The experiments conducted across various models, particularly the 62B FLAN-cont-PaLM and 540B FLAN-PaLM, exhibit high accuracy and Area Under the Curve (AUC) improvements, illustrating the effectiveness of combining hard and soft prompts. Results show substantial classifier performance with surprisingly few labeled data points, indicating the efficiency and feasibility of deploying large models for nuanced tasks with constrained resources. Figure 2

Figure 2: Balanced accuracy for different training examples sizes, for three different models. 0 indicates no prompt tuning.

Ablation Studies and Observations

The paper conducts several ablation studies to validate the design choices of the proposed prompting methods. These experiments underscore the importance of various components of the prompts, such as XML-like tagging for structural integrity and the inclusion of guideline explanations for context.

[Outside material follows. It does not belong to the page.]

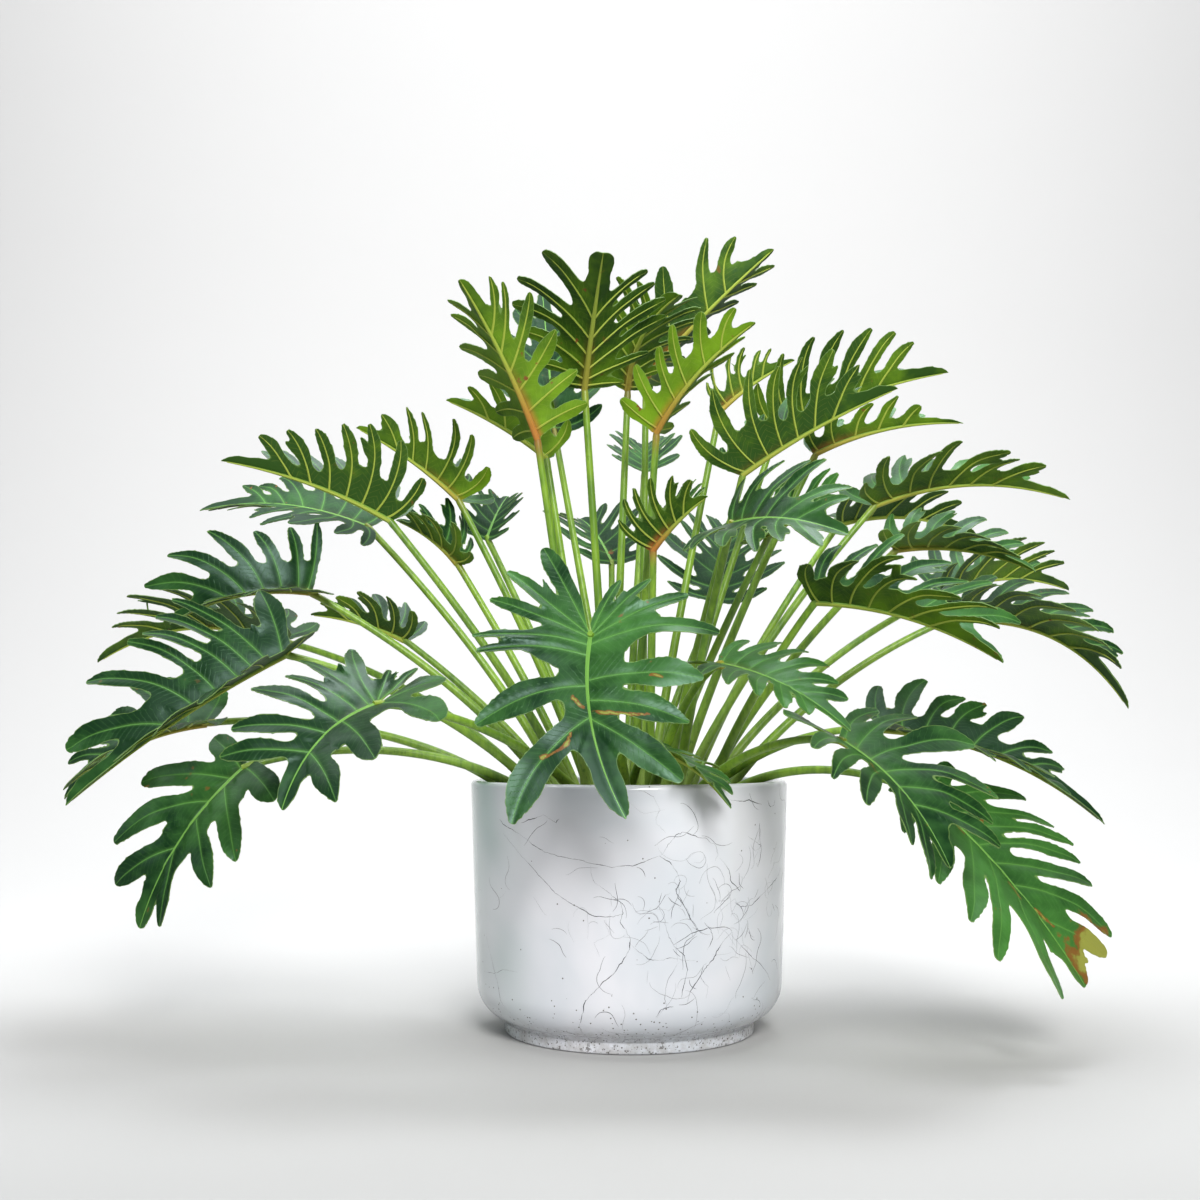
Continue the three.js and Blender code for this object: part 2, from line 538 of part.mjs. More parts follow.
// The lobes of one half blade in the flat, the notches between them and the room beside each.
function halfOutline(leaf, number, side) {
  const length = vec(leaf.joint).distanceTo(vec(leaf.tip));
  const plan = lobePlan(leaf, number, side);
  const tipFrom = leaf.tipFrom || tipAttach;
  const tipMiddle = (t) => [length * (tipFrom + (1 - tipFrom) * t), 0];
  const middles = plan.map((lobe) => (t) => lobeMiddle(lobe, length, t));
  middles.push(tipMiddle);
  const notches = plan.map((lobe, i) => {
    const t = Math.min(lobe.notch, notchLimit);
    return between(middles[i](t), middles[i + 1](t));
  });
  const steps = plan.map((_, i) => (
    Math.min(apart(middles[i], middles[i + 1]), apart(middles[i + 1], middles[i]))
  ));
  return { length, plan, middles, notches, steps };
}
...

Moreover, the authors report intriguing behaviors of foundation models, such as the impact of example extremities on prediction tendencies. Adding examples from extreme cases tends to diminish the detection of neutral or less severe cases, demonstrating a behavior analogous to human exemplar learning. This observation highlights the model’s ability to derive nuanced understandings from the few examples provided.

Implications and Future Directions

The findings of this work present practical implications for content moderation and automated compliance systems. By minimizing the reliance on extensive human labeling and leveraging foundation models’ capabilities, product teams can rapidly deploy policy violation detectors that are adaptive to new or altered guidelines with minimal intervention.

This research opens avenues for further exploration into the resilience and robustness of foundation models against adversarial inputs. Additionally, expanding this approach to a multilingual context could significantly enhance the versatility and applicability of such models in global settings.

Conclusion

"Using Foundation Models to Detect Policy Violations with Minimal Supervision" provides a compelling exploration into employing advanced LLMs for online policy adherence checks. By ingeniously combining hard and soft prompting strategies, the authors demonstrate the viability of using large pre-trained models to achieve high levels of performance with limited labeled data. This approach offers a promising pathway for developing efficient, scalable, and intelligent content moderation systems.